If the AI expects to know tomorrow what utility function it has, it will be willing to wait, even if there is a (mild) discount rate, while a pure maximiser would not.
In the more frequently considered case of a non-stable utility function, my understanding is that the agent will not try to identify the terminal attractor and then act according to that- it doesn’t care about what ‘it’ will value in the future, except instrumentally. Rather, it will attempt to maximize its current utility function, given a future agent/self acting according to a different function. Metaphorically, it gets one move in a chess game against its future selves.

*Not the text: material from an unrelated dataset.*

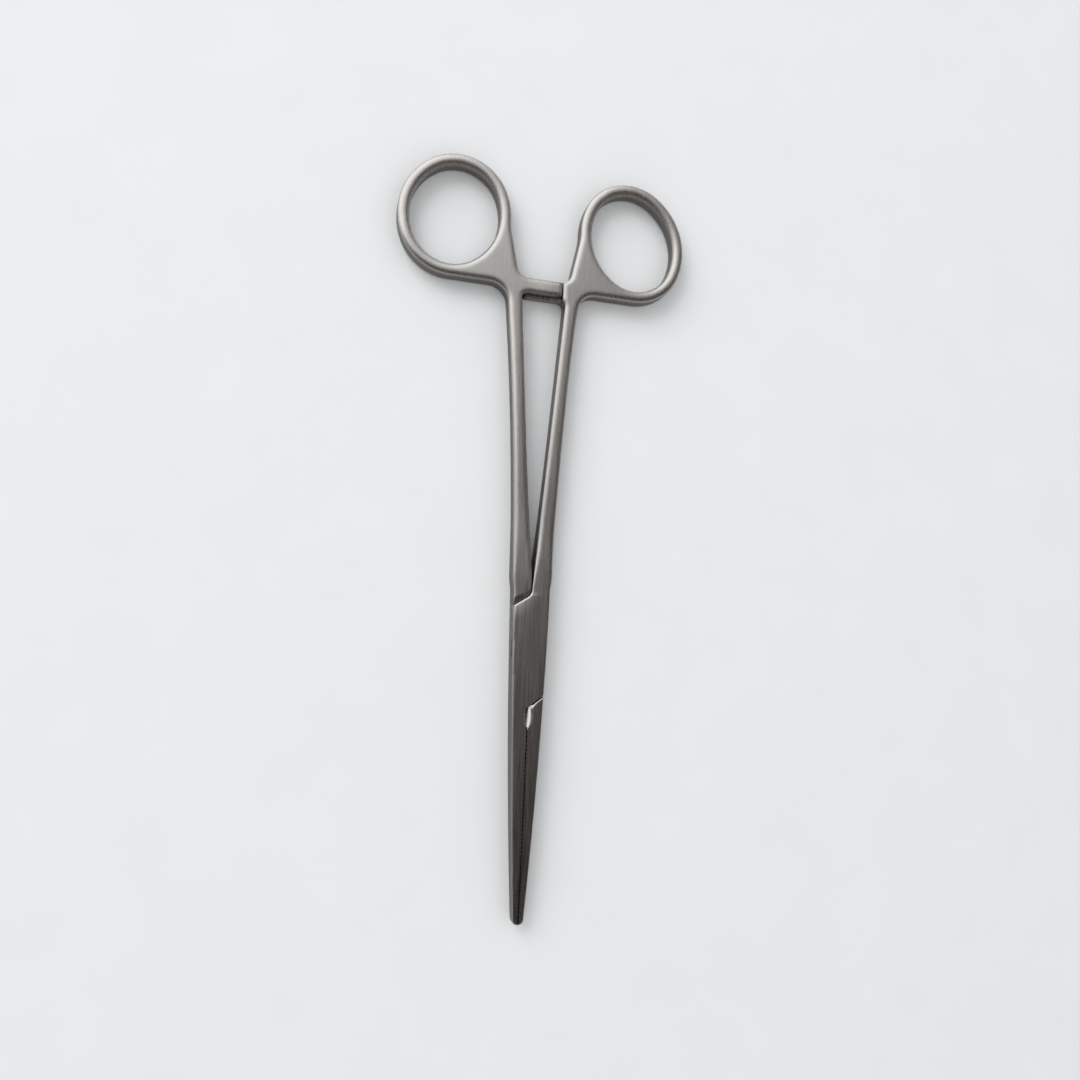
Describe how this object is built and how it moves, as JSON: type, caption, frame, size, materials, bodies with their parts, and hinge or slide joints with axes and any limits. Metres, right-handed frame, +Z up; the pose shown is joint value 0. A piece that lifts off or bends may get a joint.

I don’t see any reason for a temporarily uncertain agent to act any differently. If there is no function that is, right now, motivating it to maximize paperclips, why should it care that it will be so motivated in the future? That would seem to require a kind of recursive utility function, one in which it gains utility from maximizing its utility function in the abstract.
In this case, the AI has a stable utility function—it just doesn’t know yet what it is.
For instance, it could be “in worlds where a certain coin was heads, maximise paperclips; in other worlds, minimise them”, and it has no info yet on the coin flip. That’s a perfectly consistent and stable utility function.
it is if you can get evidence about your UF.